Face à ce genre de petites arlésiennes, a fortiori avec plusieurs changements de studios, on a tôt fait de craindre le pire. En l’occurrence, Dambuster Studios est sur le projet depuis 2018 et n’a gardé du jeu annoncé il y a sept ans que son concept. Malgré son contexte sanguinolent, il n’y a donc pas de syndrome « jeu Frankenstein » à craindre ici. Dead Island 2 ne porte aucun stigmate de cette histoire tumultueuse. Enfin, presque…

Si vous n’aviez pas fait le premier Dead Island en 2011, personne ne vous en voudra, pas même sa suite qui n’a pas de lien fondamental avec cet épisode et peut donc être abordée tout à fait indépendamment.
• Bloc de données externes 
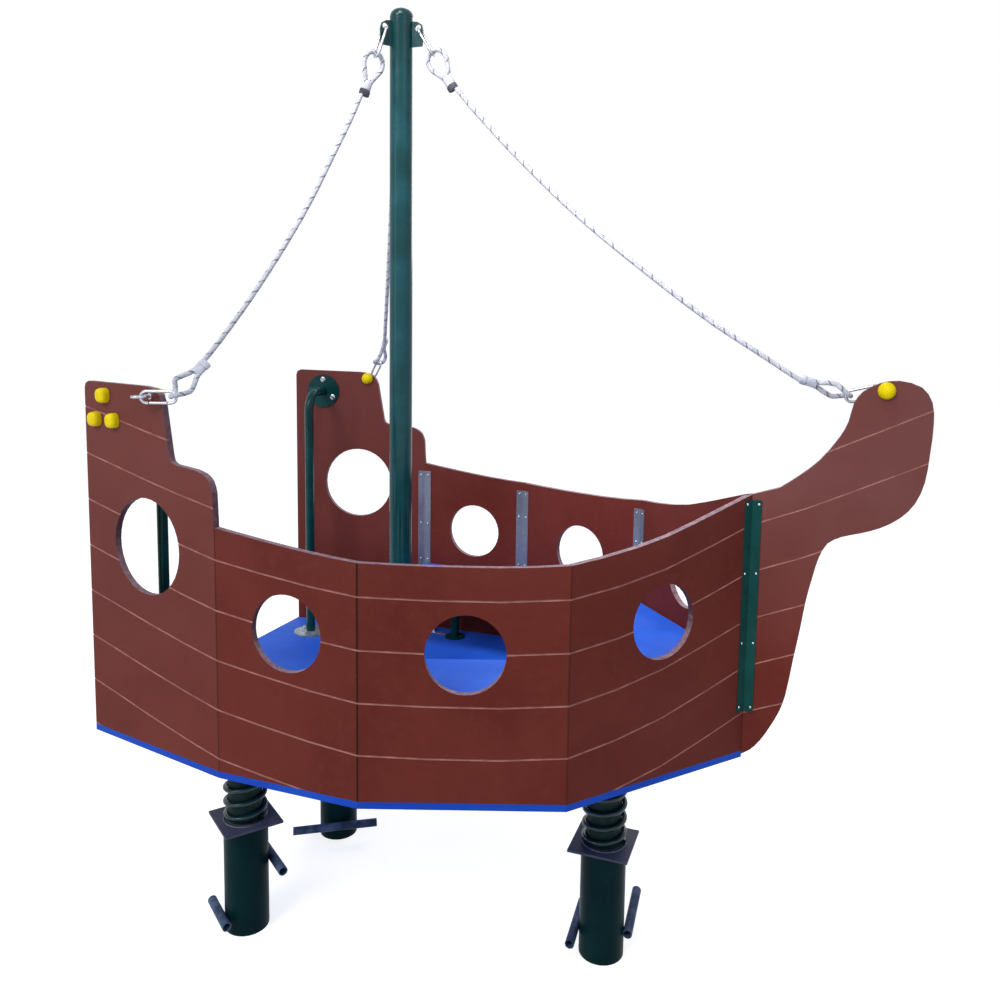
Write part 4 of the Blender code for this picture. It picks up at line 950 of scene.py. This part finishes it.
def springs():
    """Each coil and core in two halves, a lower and an upper."""
    low = SPRING_BASE + COIL_WIRE + GAP
    high = SPRING_BASE + SPRING_H - COIL_WIRE - GAP
    middle = SPRING_BASE + SPRING_H / 2
    turns = (high - low) / COIL_PITCH / (1 - COIL_FLAT)
    count = round(turns * 40)
    radius = COIL_OUTER - COIL_WIRE
    for name, (x, y) in SPRINGS.items():
        x += STERN_X
        points = []
        for k in range(count + 1):
            t = k / count
            angle = 2 * math.pi * turns * t
            points.append(Vector((x + radius * math.cos(angle), y + radius * math.sin(angle),
                                  low + (high - low) * coil_rise(t))))
        half = count // 2
        stretches = (("lower", points[:half + 1], "anchors", "springs", SPRING_BASE + 0.01, middle),
                     ("upper", points[half:], "springs", "hull", middle, SPRING_BASE + SPRING_H - 0.01))
        for part, line, a, b, z0, z1 in stretches:
            bm = bmesh.new()
            sweep(bm, line, lambda *_: COIL_WIRE, 16)
            coil = put(f"coil_{part}_{name}", bm, SPRING_GREEN)
            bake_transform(coil)
            bm = bmesh.new()
            if part == "lower":
                bottom, top = SPRING_BASE + GAP, middle
            else:
                bottom, top = middle, SPRING_BASE + SPRING_H - GAP
            profile = [(0, bottom)]
            profile += [(CORE_R, bottom + (top - bottom) * k / 8) for k in range(9)]
            profile += [(0, top)]
            lathe(bm, profile, (x, y, 0), UP, 32)
            core = put(f"core_{part}_{name}", bm, CORE)
            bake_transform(core)
            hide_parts(f"spring_coil_{name}")
            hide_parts(f"spring_core_{name}")
        weld_ring(f"coil_weld_{name}", Vector((x, y, SPRING_BASE)), COIL_OUTER - 0.002)


# Small fasteners and trim


def rail_fasteners(caps, bolts):
    """Three bolts in each rail flange; those through the panel have a cap outside."""
    for side in (-1, 1):
        plane = PanelPlane(0, side)
        level = math.atan2(-plane.outward.x, plane.outward.y)
        for turn in (90, 210, 330):
            u = RAIL_U[side] + RAIL_BOLT_CIRCLE * math.cos(math.radians(turn))
            z = RAIL_Z + RAIL_BOLT_CIRCLE * math.sin(math.radians(turn))
            dome_cap(caps, plane.at(u, z, 0.0002), plane.outward, level + CAP_TWIST * turn)
            hex_bolt(bolts, plane.at(u, z, -(BOARD + GAP + RAIL_FLANGE)), -plane.outward, turn)
        foot = plane.at(RAIL_U[side], DECK_TOP + GAP + RAIL_FLANGE, -(BOARD + GAP + RAIL_OUT))
        for turn in (30, 150, 270):
            hex_bolt(bolts, foot + direction(turn) * RAIL_BOLT_CIRCLE, UP, turn)


def mast_bolts(bolts):
    for x in (-1, 1):
        for y in (-1, 1):
            hex_bolt(bolts, Vector((STERN_X + MAST_X + MAST_BOLT_REACH * x, MAST_BOLT_REACH * y,
                                    DECK_TOP + GAP + MAST_FLANGE)), UP, 0.3)


def bracket_screws(inside, outside):
    """Pairs of screws up the seam brackets inside the hull and the bow brackets outside."""
    for side in (-1, 1):
        for seam, heights in BRACKET_SCREWS.items():
            a, b = PanelPlane(seam - 1, side), PanelPlane(seam, side)
            bisector = (-a.outward - b.outward).normalized()
            corner = b.start + bisector * BOARD / math.sqrt((1 + a.outward.dot(b.outward)) / 2)
            for z in heights:
                for arm, normal in ((-a.along, -a.outward), (b.along, -b.outward)):
                    screw(inside, corner + arm * BRACKET_SCREW_OUT + normal * BRACKET_FACE + UP * z, normal)
        bow = PanelPlane(3, side)
        for z in BOW_SCREWS:
            for arm, normal in ((-bow.along, bow.outward), (Vector((1, 0, 0)), Vector((0, side, 0)))):
                screw(outside, bow.end + arm * BOW_SCREW_OUT + normal * BRACKET_FACE + UP * (DECK_Z + z),
                      normal, 0.004)


def strap_plate(plate):
    """Small bent strap on the deck."""
    corner = Vector((STERN_X + STRAP_AT[0], STRAP_AT[1], DECK_TOP + GAP))
    for low, high in STRAP_BOXES:
        size = Vector(high) - Vector(low)
        middle = (Vector(high) + Vector(low)) / 2 + corner
        bmesh.ops.create_cube(plate, matrix=Matrix.LocRotScale(middle, None, size))


def fasteners():
    caps, bolts, inside, outside, plate = (bmesh.new() for _ in range(5))
    rail_fasteners(caps, bolts)
    mast_bolts(bolts)
    bracket_screws(inside, outside)
    strap_plate(plate)
    put("deck_strap_plate", plate, BRIGHT, "hull")
    put("rail_bolt_caps", caps, YELLOW, "hull")
    put("flange_bolts", bolts, BRIGHT, "hull")
    put("bracket_screws", inside, BRIGHT, "hull")
    put("bow_bracket_screws", outside, BRIGHT, "hull")


bpy.context.scene.view_settings.view_transform = "Standard"
camera()
studio_world()
studio_floor()
lights()
dress_frame()
ropes()
springs()
fasteners()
Il faut dire que son scénario de série B ne va pas chercher bien loin : on est à Los Angeles, il y a des zombies partout, on est immunisé contre leur morsure et on doit trouver un moyen de se barrer de là. Bien sûr, au cours de notre périple, Dead Island 2 essaie d’approfondir un peu ses enjeux en collant face à nous une poignée de PNJ bigarrés et caricaturaux dans des cinématiques parfois un peu rigolotes. Mais ce n’est clairement pas ce qu’on retient de lui. Finalement, le jeu se résume très bien tout seul via l’un de ses premiers objectifs : « Tuez tout ce qui bouge ! »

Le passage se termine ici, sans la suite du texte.